Counting Members

15 of the counties are membership organisations and while the records are a  bit dated 65,000 is a reasonable estimate of the total number of their members, down from around 85,000 in 2005. A decline is not particularly surprising, but it is not as big a fall as some in the media would suggest.

What’s being counted above is members with votes, adults, numbers from the counties who file away records at the Financial Conduct Authority; so a consistent basis, records largely complete  over the years. The totals are on the low side by comparison with some that could be given: not including juniors and not categories of members which are more akin to season-ticket holders. So not those at Durham, Hampshire  or Northamptonshire, nor some at the 15 counties that are member-owned.

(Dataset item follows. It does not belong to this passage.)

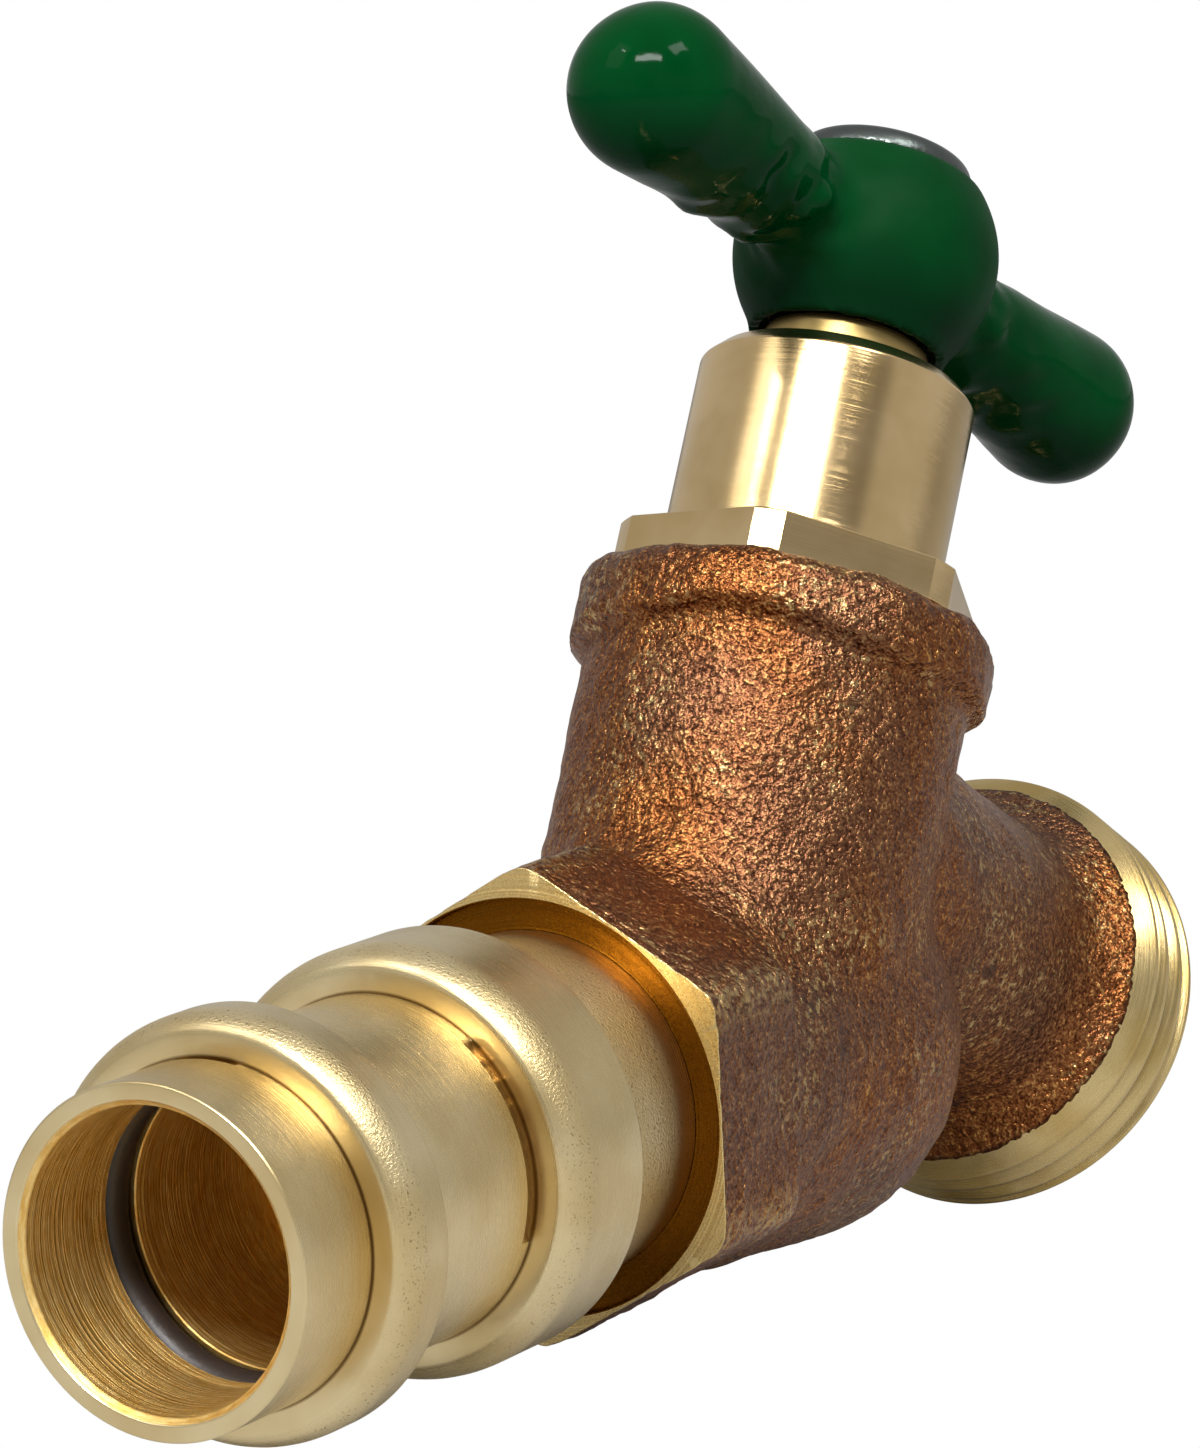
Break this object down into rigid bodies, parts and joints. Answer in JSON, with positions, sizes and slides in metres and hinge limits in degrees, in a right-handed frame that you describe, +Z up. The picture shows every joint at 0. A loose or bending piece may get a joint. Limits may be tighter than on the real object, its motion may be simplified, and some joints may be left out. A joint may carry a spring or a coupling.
{
  "type": "hose bibb",
  "caption": "Angled rough bronze hose tap with a press-fit tube socket, a hose thread outlet, a hexagonal brass headwork and a green dipped tee handle that turns a quarter turn.",
  "frame": {"origin": "centre of the mouth of the press socket, on its axis", "axes": "+Y out of the press socket, towards the supply tube; +Z up, square to the socket in the plane of the stem; X across the tap; the outlet runs towards -Y and down"},
  "size_m": [0.027, 0.1054, 0.0776],
  "materials": {
    "cast_bronze": "rough as cast",
    "press_brass": "turned and polished",
    "headwork_brass": "turned",
    "seal_rubber": "matt",
    "ceramic": "lapped",
    "stainless": "bright",
    "handle_metal": "as cast",
    "washer_plastic": "matt",
    "green_vinyl": "dipped, glossy"
  },
  "bodies": {
    "valve": {"valve_body": "cast_bronze", "press_adapter": "press_brass", "press_seal_ring": "seal_rubber", "bonnet": "headwork_brass", "bonnet_seal_ring": "seal_rubber", "gland_bush": "headwork_brass", "seat_seal": "seal_rubber", "seal_support_ring": "washer_plastic", "fixed_disc": "ceramic"},
    "handle": {"stem": "headwork_brass", "moving_disc": "ceramic", "stem_seal_rings": "seal_rubber", "thrust_washer": "washer_plastic", "stem_clip": "stainless", "handle_core": "handle_metal", "handle_coating": "green_vinyl", "handle_screw": "stainless"}
  },
  "joints": [
    {"name": "handle_turn", "type": "hinge", "parent": "valve", "child": "handle", "pos_m": [0, -0.07988, 0.04416], "axis": [0, -0.4787, 0.878], "range_deg": [-90, 0]}
  ]
}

The decline would be that much greater but for Surrey, where members have  doubled in the last 5 years to over 19,000. Quite why and how  it has bucked the trend to the extent it has is a bit of a mystery, although the cost of  a day at the Test at Lord’s might be one thing and the bundling of The 100  with some membership categories another.  But not to doubt the management culture at the Oval which values its members highly.

A disappearing world? At some smaller counties, less or not at all at some others, but overall yes, if only slowly.  As for those there are,  folks with long-memories, resistant to change?  Or just a  balance against an establishment thinking about the pound signs? Giving some influence to those who think that money exists to play cricket continues to look like sanity to me.